** Task brief **
Begin at the first line below and copy each line exactly, ending with the line where "return body +" appears.

** Material for this exercise **
== == ==
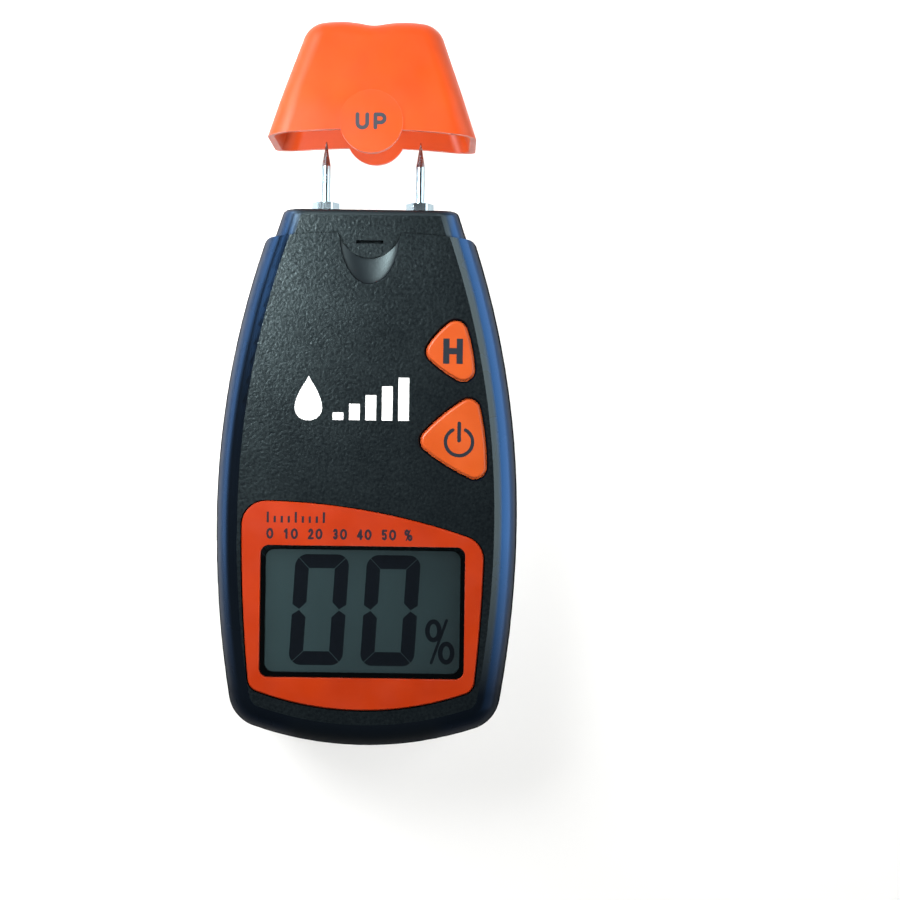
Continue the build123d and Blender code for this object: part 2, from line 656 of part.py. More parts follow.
# ---- electrodes -------------------------------------------------------------------------------
def electrode_block():
    """The insulating block in the nose that holds both sockets."""
    half = BLOCK_HALF_WIDTH
    high = HOUSING_LENGTH - WALL - 0.1
    body = box((-half, BLOCK_LOW, PIN_Z - BLOCK_HALF_DEPTH), (half, high, PIN_Z + BLOCK_HALF_DEPTH))
    for x in PIN_XS:
        body -= shaft(x, PIN_Z, BLOCK_LOW - 1, HOUSING_LENGTH, SOCKET_RADIUS + 0.05)
    return body


def electrode_socket(x):
    """The brass socket that a pin screws into, with a spigot for its solder tag."""
    body = shaft(x, PIN_Z, SOCKET_LOW, HOUSING_LENGTH - WALL - 0.1, SOCKET_RADIUS)
    body -= shaft(x, PIN_Z, STUD_LOW - 1, HOUSING_LENGTH, STUD_RADIUS + STUD_CLEARANCE)
    return body + shaft(x, PIN_Z, SOCKET_LOW - 1.2, SOCKET_LOW, SPIGOT_RADIUS)


def electrode_pin(x):
    """A pointed steel pin on a stud."""
    tip = HOUSING_LENGTH + PIN_REACH
    upright = (Align.CENTER, Align.CENTER, Align.MIN)
    point = Cone(PIN_RADIUS, PIN_TIP_RADIUS, PIN_POINT, align=upright)
    pin = shaft(x, PIN_Z, STUD_LOW, HOUSING_LENGTH + NUT_HEIGHT + 0.3, STUD_RADIUS)
    pin += shaft(x, PIN_Z, HOUSING_LENGTH, tip - PIN_POINT, PIN_RADIUS)
    return pin + Pos(x, tip - PIN_POINT, PIN_Z) * Rot(-90, 0, 0) * point


def electrode_nut(x):
    """The hexagon nut that locks a pin against the nose."""
    hexagon = extrude(RegularPolygon(NUT_FLATS / 2, 6, major_radius=False), NUT_HEIGHT)
    nut = Pos(x, HOUSING_LENGTH, PIN_Z) * Rot(-90, 0, 0) * hexagon
    nut &= shaft(x, PIN_Z, HOUSING_LENGTH, HOUSING_LENGTH + NUT_HEIGHT, 0.555 * NUT_FLATS)
    return nut - shaft(x, PIN_Z, HOUSING_LENGTH - 1, HOUSING_LENGTH + 5, STUD_RADIUS + STUD_CLEARANCE)


def solder_tag(x):
    """The tag behind a socket that its lead is soldered to."""
    low = SOCKET_LOW - TAG_THICKNESS
    half = TAG_WIDTH / 2
    tag = box((x - half, low, PIN_Z - half), (x + half, SOCKET_LOW, TAG_TOP))
    return tag - shaft(x, PIN_Z, low - 1, SOCKET_LOW + 1, SPIGOT_RADIUS)


def lead(x, start, turn, start_z, end_z):
    """An insulated lead that leaves along Y, then turns to the board."""
    ahead = math.copysign(1, turn - start)
    up = math.copysign(1, end_z - start_z)
    bend_from = (x, turn - ahead * LEAD_BEND, start_z)
    bend_to = (x, turn, start_z + up * LEAD_BEND)
    middle = LEAD_BEND * (1 - math.sqrt(0.5))
    bend_middle = (x, turn - ahead * middle, start_z + up * middle)
    run = Line((x, start, start_z), bend_from)
    bend = ThreePointArc(bend_from, bend_middle, bend_to)
    rise = Line(bend_to, (x, turn, end_z))
    section = Plane(origin=(x, start, start_z), z_dir=(0, ahead, 0)) * Circle(LEAD_RADIUS)
    return sweep(section, path=run + bend + rise)


# ---- cells ------------------------------------------------------------------------------------
def battery_cell(x, up):
    """An AAA cell along Y, with its positive end up or down."""
    can = CELL_LENGTH - CELL_NUB
    if up:
        high = BAY_HIGH - CONTACT_THICKNESS - 2 * CONTACT_GAP
        nub = shaft(x, CELL_Z, high - CELL_NUB - 1, high, CELL_NUB_RADIUS)
        return shaft(x, CELL_Z, high - CELL_LENGTH, high - CELL_NUB, CELL_RADIUS) + nub
    low = BAY_LOW + CONTACT_THICKNESS + 2 * CONTACT_GAP
    nub = shaft(x, CELL_Z, low, low + CELL_NUB + 1, CELL_NUB_RADIUS)
    return shaft(x, CELL_Z, low + CELL_NUB, low + CELL_NUB + can, CELL_RADIUS) + nub


def battery_link():
    """The plate at the bay's lower end that joins the two cells."""
    low = BAY_LOW + CONTACT_GAP
    return box((-CELL_X - 4, low, CELL_Z - 4), (CELL_X + 4, low + CONTACT_THICKNESS, CELL_Z + 4))


def battery_terminal(x):
    """A plate at the bay's upper end, with a tail through the bay's ceiling."""
    high = BAY_HIGH - CONTACT_GAP
    low = high - CONTACT_THICKNESS
    plate = box((x - 4, low, CELL_Z - 4), (x + 4, high, CELL_Z + 4))
    return plate + box((x - 1.2, low, CELL_Z), (x + 1.2, high, BOARD_BOTTOM - 0.5))


def battery_spring(x, low, high):
    """The coil that presses on a cell's negative end: one ring on another, joined by its wire."""
    wire = 0.25
    rings = 3
    step = (high - low - 2 * wire) / (rings - 1)
    coil = Part()
    for i in range(rings):
        coil += Pos(x, low + wire + i * step, CELL_Z) * Rot(90, 0, 0) * Torus(3.2, wire)
    return coil + shaft(x + 3.2, CELL_Z, low + wire, high - wire, wire)


# ---- screws -----------------------------------------------------------------------------------
def screw(x, y, seat, length, radius, head_radius):
    """A cross-head screw driven from the back, with its head's seat at z = seat."""
    low = seat - SCREW_HEAD_HEIGHT
    body = rod(x, y, low, seat, head_radius)
    body = fillet(body.edges().sort_by(Axis.Z)[0], 0.4)
    body += rod(x, y, seat, seat + length, radius)
    for width, height in ((2.2, 0.6), (0.6, 2.2)):
        body -= block(x, y, width, height, low - 1, low + RECESS_DEPTH)
    return body


def case_screws():
    """The four screws that hold the shells together."""
    seat = RECESS_DEPTH + SCREW_HEAD_HEIGHT
    size = (seat, CASE_SCREW_LENGTH, CASE_SCREW_RADIUS, CASE_SCREW_HEAD_RADIUS)
    return [screw(x, y, *size) for x, y in CASE_SCREWS]


def board_screws():
    """The three screws that hold the board to the front shell."""
    size = (BOARD_BOTTOM, BOARD_SCREW_LENGTH, BOARD_SCREW_RADIUS, BOARD_SCREW_HEAD_RADIUS)
    return [screw(x, y, *size) for x, y in BOARD_SCREWS]


# ---- writing the pieces -----------------------------------------------------------------------
def export_piece(name, solids):
    """Write one node, moved so that the origin is halfway up the housing."""
    solids = solids if isinstance(solids, list) else [solids]
    shape = Pos(0, -HOUSING_LENGTH / 2, 0) * group(solids)
    export_step(shape, f"parts/{name}.step")


def export_all():
    """Build every piece and write it to parts/."""
    os.makedirs("parts", exist_ok=True)
    shell = casing()
    left, right = PIN_XS
    reach = GLASS_HEIGHT - 2 * CONTACT_EDGE
    film_height = WINDOW_HEIGHT - 1
    film_width = WINDOW_WIDTH + 1
    rear_glass_low = GLASS_TOP - 2 * GLASS_THICKNESS
    rear_film_low = rear_glass_low - POLARIZER_THICKNESS
    keys = (HOLD_KEY, POWER_KEY)
    spring_gap = 2 * CONTACT_GAP + CONTACT_THICKNESS
    link_top = BAY_LOW + CONTACT_GAP + CONTACT_THICKNESS
    cell_low = BAY_HIGH - spring_gap - CELL_LENGTH
    cell_high = BAY_LOW + spring_gap + CELL_LENGTH
    capacitors = [(x, 74.0) for x in (-8, -5, -2, 1)] + [(-8.0, 52.5), (8.0, 52.0)]
    resistors = [(x, 78.0) for x in (-8, -5, 4, 7)] + [(x, 56.0) for x in (-6, -3, 0)]
    tail_z = BOARD_BOTTOM - 1.05
    pieces = {
        "front_shell": front_shell(shell),
        "rear_shell": rear_shell(shell),
        "battery_door": battery_door(),
        "display_surround": display_surround(),
        "display_window": display_window(),
        "lcd_front_polarizer": lcd_pane(film_height, GLASS_TOP, POLARIZER_THICKNESS, film_width),
        "lcd_front_glass": lcd_pane(GLASS_HEIGHT, GLASS_TOP - GLASS_THICKNESS, GLASS_THICKNESS),
        "lcd_rear_glass": lcd_pane(reach, rear_glass_low, GLASS_THICKNESS),
        "lcd_rear_polarizer": lcd_pane(film_height, rear_film_low, POLARIZER_THICKNESS),
        "lcd_frame": lcd_frame(),
        "zebra_strips": zebra_strips(),
        "circuit_board": circuit_board(),
        "controller_chip": chip(0, 64, 9, 9, 1.5, 12, 0.7),
        "amplifier_chip": chip(-1, 82, 4, 5, 1.6, 4, 1.27),
        "chip_capacitors": small_chips(capacitors, 1.6, 0.8, 0.8),
        "chip_resistors": small_chips(resistors, 1.6, 0.8, 0.45),
        "smoothing_capacitor": rod(-20, 80, BOARD_TOP, BOARD_TOP + 5, 3.15),
        "calibration_trimmers": [trimmer(-11, 80.5), trimmer(-11, 87)],
        "crystal": shaft(8, BOARD_TOP + 1.6, 53, 61, 1.55),
        "buzzer": buzzer(),
        "switch_bodies": [switch_body(corners) for corners in keys],
        "hold_switch_plunger": switch_plunger(HOLD_KEY),
        "power_switch_plunger": switch_plunger(POWER_KEY),
        "hold_key": key(HOLD_KEY),
        "power_key": key(POWER_KEY),
        "electrode_block": electrode_block(),
        "electrode_socket_left": electrode_socket(left),
        "electrode_socket_right": electrode_socket(right),
        "electrode_pin_left": electrode_pin(left),
        "electrode_pin_right": electrode_pin(right),
        "electrode_nuts": [electrode_nut(x) for x in PIN_XS],
        "solder_tags": [solder_tag(x) for x in PIN_XS],
        "electrode_lead_left": lead(left, SOCKET_LOW - TAG_THICKNESS, 92, TAG_TOP - 0.7, BOARD_TOP),
        "electrode_lead_right": lead(right, SOCKET_LOW - TAG_THICKNESS, 92, TAG_TOP - 0.7, BOARD_TOP),
        "battery_cell_left": battery_cell(-CELL_X, True),
        "battery_cell_right": battery_cell(CELL_X, False),
        "battery_link": battery_link(),
        "battery_terminals": [battery_terminal(x) for x in (-CELL_X, CELL_X)],
        "battery_springs": [
            battery_spring(-CELL_X, link_top, cell_low),
            battery_spring(CELL_X, cell_high, BAY_HIGH - CONTACT_GAP - CONTACT_THICKNESS),
        ],
        "battery_lead_red": lead(-CELL_X, BAY_HIGH - CONTACT_GAP, 59, tail_z, BOARD_BOTTOM),
        "battery_lead_black": lead(CELL_X, BAY_HIGH - CONTACT_GAP, 59, tail_z, BOARD_BOTTOM),
        "case_screws": case_screws(),
        "board_screws": board_screws(),
        "pin_cap": pin_cap(),
    }
    for name, solids in pieces.items():
        export_piece(name, solids)


export_all()
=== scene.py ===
"""A two-pin moisture meter: materials, ink, display figures, light and camera."""

import math

import bmesh
import bpy
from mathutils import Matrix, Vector


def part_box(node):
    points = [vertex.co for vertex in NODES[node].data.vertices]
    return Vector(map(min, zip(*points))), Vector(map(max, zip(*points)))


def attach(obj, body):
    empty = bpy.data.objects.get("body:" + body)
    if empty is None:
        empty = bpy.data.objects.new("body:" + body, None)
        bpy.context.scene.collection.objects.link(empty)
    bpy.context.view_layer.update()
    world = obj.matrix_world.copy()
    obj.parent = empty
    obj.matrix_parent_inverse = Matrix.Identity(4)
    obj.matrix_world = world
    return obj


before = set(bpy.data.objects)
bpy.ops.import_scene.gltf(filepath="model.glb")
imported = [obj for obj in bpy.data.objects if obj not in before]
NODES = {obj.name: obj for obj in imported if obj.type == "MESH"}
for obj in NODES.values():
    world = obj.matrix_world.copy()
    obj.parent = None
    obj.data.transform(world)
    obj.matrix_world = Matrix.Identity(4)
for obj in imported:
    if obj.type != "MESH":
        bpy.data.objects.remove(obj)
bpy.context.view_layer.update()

MM = 0.001
METER = "meter"

# ---- places that follow from the frame --------------------------------------------------------
FACE_LOW, FACE_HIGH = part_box("front_shell")
SURROUND_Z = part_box("display_surround")[1].z
FILM_LOW, FILM_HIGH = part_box("lcd_front_polarizer")
HOUSING_WIDTH = FACE_HIGH.x - FACE_LOW.x
FACE_Z = FACE_HIGH.z
INK = 0.02 * MM  # thickness of printed ink
SUNK = 0.8 * INK  # how much of it lies below the surface it is printed on
LAYER_STEP = 0.1  # by which strokes that cross differ in thickness, as a share of it
LAYERS = 3  # how many thicknesses there are


# ---- node helpers -----------------------------------------------------------------------------
COLOUR_SOCKETS = (0, 6, 7)  # the Mix node's factor and its two colours
COLOUR_RESULT = 2
NUMBER_SOCKETS = (0, 2, 3)  # the Mix node's factor and its two numbers
NUMBER_RESULT = 0
SHADED, UNSHADED = 0.45, 0.92  # what ambient occlusion gives in a gap and on an open face


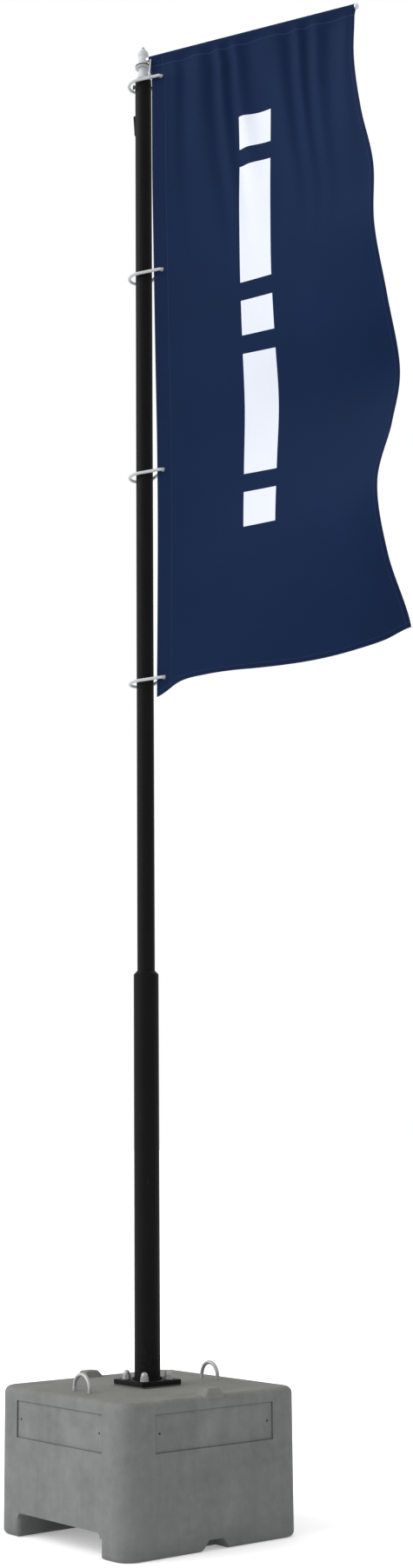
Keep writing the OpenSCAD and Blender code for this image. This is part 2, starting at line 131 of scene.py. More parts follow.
# %% A wire carries a value between nodes
class Wire:
    def __init__(self, finish, socket):
        self.finish, self.socket = finish, socket

    def maths(self, operation, *others):
        return self.finish.node("ShaderNodeMath", {"operation": operation}, [self, *others])

    def __add__(self, other): return self.maths("ADD", other)
    def __radd__(self, other): return self.maths("ADD", other)
    def __mul__(self, other): return self.maths("MULTIPLY", other)
    def __rmul__(self, other): return self.maths("MULTIPLY", other)
    def __sub__(self, other): return self.maths("SUBTRACT", other)
    def __gt__(self, other): return self.maths("GREATER_THAN", other)
    def __lt__(self, other): return self.maths("LESS_THAN", other)
    def __abs__(self): return self.maths("ABSOLUTE")
    def __mod__(self, other): return self.maths("FLOORED_MODULO", other)

    def __rsub__(self, other):
        return self.finish.node("ShaderNodeMath", {"operation": "SUBTRACT"}, [other, self])

    def lowest(self, other): return self.maths("MINIMUM", other)
    def highest(self, other): return self.maths("MAXIMUM", other)
    def sine(self): return self.maths("SINE")

    def fade(self, start, end, low=0.0, high=1.0):
        """Runs from low to high, smoothly, while this value runs from start to end."""
        settings = {"interpolation_type": "SMOOTHSTEP"}
        return self.finish.node("ShaderNodeMapRange", settings, [self, start, end, low, high])


# %% A finish is one material and its graph
class Finish:
    def __init__(self, name, **constants):
        self.material = bpy.data.materials.new(name)
        self.material.use_nodes = True
        self.tree = self.material.node_tree
        self.shader = self.tree.nodes["Principled BSDF"]
        self.places = self.node("ShaderNodeTexCoord", out="Object")
        for socket, value in constants.items():
            self.shader.inputs[socket.replace("_", " ")].default_value = value

    def node(self, kind, settings=None, inputs=(), out=0):
        made = self.tree.nodes.new(kind)
        for key, value in (settings or {}).items():
            setattr(made, key, value)
        pairs = inputs.items() if isinstance(inputs, dict) else enumerate(inputs)
        for key, value in pairs:
            self.join(value, made.inputs[key])
        return Wire(self, made.outputs[out])

    def join(self, value, socket):
        if isinstance(value, Wire):
            self.tree.links.new(value.socket, socket)
        else:
            socket.default_value = value

    def feed(self, **inputs):
        for name, value in inputs.items():
            self.join(value, self.shader.inputs[name.replace("_", " ")])

    def axes(self, vector=None):
        made = self.tree.nodes.new("ShaderNodeSeparateXYZ")
        self.join(vector or self.places, made.inputs[0])
        return [Wire(self, made.outputs[k]) for k in range(3)]

    def stretched(self, scale):
        return self.node("ShaderNodeMapping", {}, {"Vector": self.places, "Scale": scale})

    def noise(self, scale, detail=3.0, rough=0.5, vector=None):
        inputs = {"Vector": vector or self.places, "Scale": scale, "Detail": detail, "Roughness": rough}
        return self.node("ShaderNodeTexNoise", {}, inputs)

    def cells(self, scale, out="Distance"):
        return self.node("ShaderNodeTexVoronoi", {}, {"Vector": self.places, "Scale": scale}, out=out)

    def blend(self, share, first, second):
        """The first colour, turning into the second as the share goes from 0 to 1."""
        first, second = [value if isinstance(value, Wire) else (*value, 1) for value in (first, second)]
        # a Mix node keeps sockets for every data type: these are its factor and its two colours
        return self.node("ShaderNodeMix", {"data_type": "RGBA"}, {0: share, 6: first, 7: second}, out=2)

    def tinted(self, colour, shade):
        """The colour, made lighter or darker by a value round 1."""
        grey = self.node("ShaderNodeCombineXYZ", {}, [shade, shade, shade])
        return self.node("ShaderNodeVectorMath", {"operation": "MULTIPLY"}, [colour, grey])

    def emboss(self, height, depth, strength=1.0):
        """Raises the surface by height times depth metres."""
        inputs = {"Height": height, "Distance": depth, "Strength": strength}
        self.feed(Normal=self.node("ShaderNodeBump", {}, inputs))


print("shader helpers are ready")

# %% [markdown]
# ## Concrete
# Cast concrete is grey and matt. The cement paste is mottled in patches a hand wide, the sides
# carry faint upright streaks from the mould, fine sand shows close by, and trapped air leaves
# small round pits. Dust from the ground darkens the lowest ten centimetres. A thin line of painted
# shade darkens the border where a sign recess meets the face, and a painted shadow darkens the low
# bed under the foot plate. Every pattern reads the block's own coordinates.

# %% Make the concrete
RECESS_HALF = (0.300, 0.0735)
RECESS_MIDDLE = 0.467
RECESS_FACE = 0.436

concrete = Finish("concrete_finish", Specular_IOR_Level=0.3)
x, y, z = concrete.axes()
across = abs(x).lowest(abs(y))
outward = abs(x).highest(abs(y))

patches = concrete.noise(5.0, 4.0, 0.6)
mottle = concrete.noise(24.0, 5.0, 0.65)
streaks = concrete.noise(1.0, 4.0, 0.65, concrete.stretched((22, 22, 2.0)))
sand = concrete.noise(420.0, 2.0, 0.6)
on_side = outward.fade(0.40, 0.44)
on_top = z.fade(0.565, 0.592)
shade = 0.40 + patches * 0.52 + mottle * 0.34 + (streaks - 0.5) * on_side * 0.24 + sand * 0.16

pit_size = concrete.node("ShaderNodeSeparateColor", {}, [concrete.cells(38.0, "Color")])
pit = concrete.cells(38.0).fade(0.03, 0.10, 1.0, 0.0) * (pit_size > 0.86)
fine_pit = concrete.cells(150.0).fade(0.10, 0.26, 1.0, 0.0) * (concrete.noise(9.0) > 0.56)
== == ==
** The result **
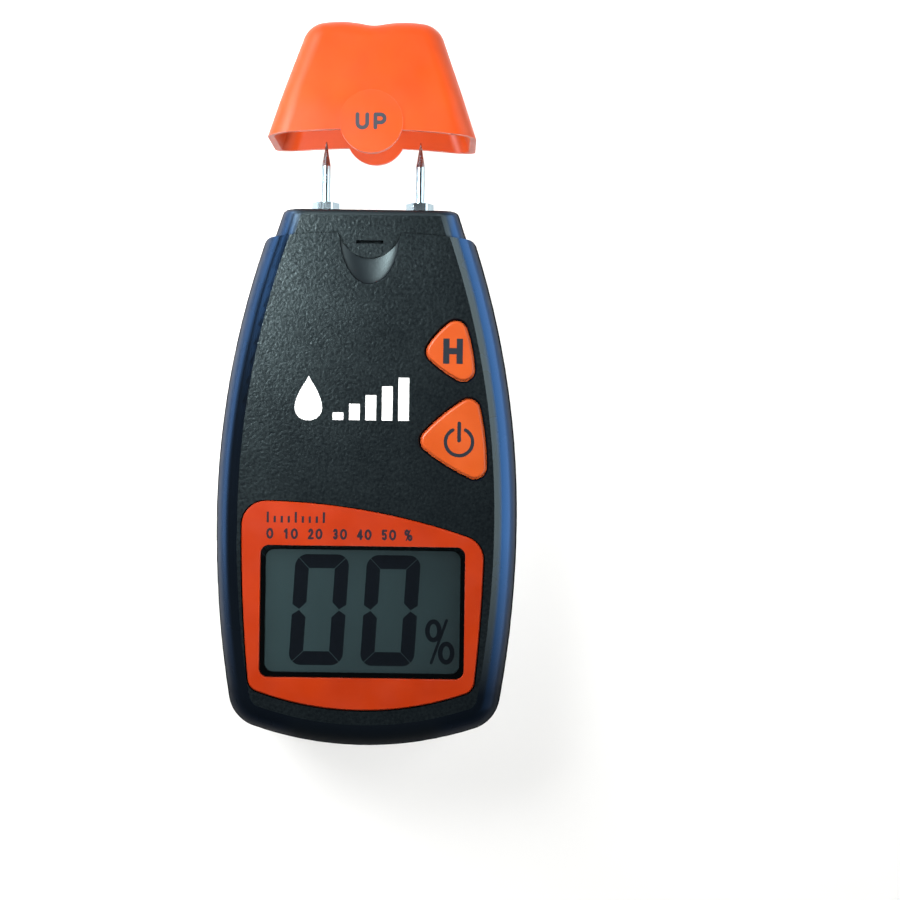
Continue the build123d and Blender code for this object: part 2, from line 656 of part.py. More parts follow.
# ---- electrodes -------------------------------------------------------------------------------
def electrode_block():
    """The insulating block in the nose that holds both sockets."""
    half = BLOCK_HALF_WIDTH
    high = HOUSING_LENGTH - WALL - 0.1
    body = box((-half, BLOCK_LOW, PIN_Z - BLOCK_HALF_DEPTH), (half, high, PIN_Z + BLOCK_HALF_DEPTH))
    for x in PIN_XS:
        body -= shaft(x, PIN_Z, BLOCK_LOW - 1, HOUSING_LENGTH, SOCKET_RADIUS + 0.05)
    return body


def electrode_socket(x):
    """The brass socket that a pin screws into, with a spigot for its solder tag."""
    body = shaft(x, PIN_Z, SOCKET_LOW, HOUSING_LENGTH - WALL - 0.1, SOCKET_RADIUS)
    body -= shaft(x, PIN_Z, STUD_LOW - 1, HOUSING_LENGTH, STUD_RADIUS + STUD_CLEARANCE)
    return body + shaft(x, PIN_Z, SOCKET_LOW - 1.2, SOCKET_LOW, SPIGOT_RADIUS)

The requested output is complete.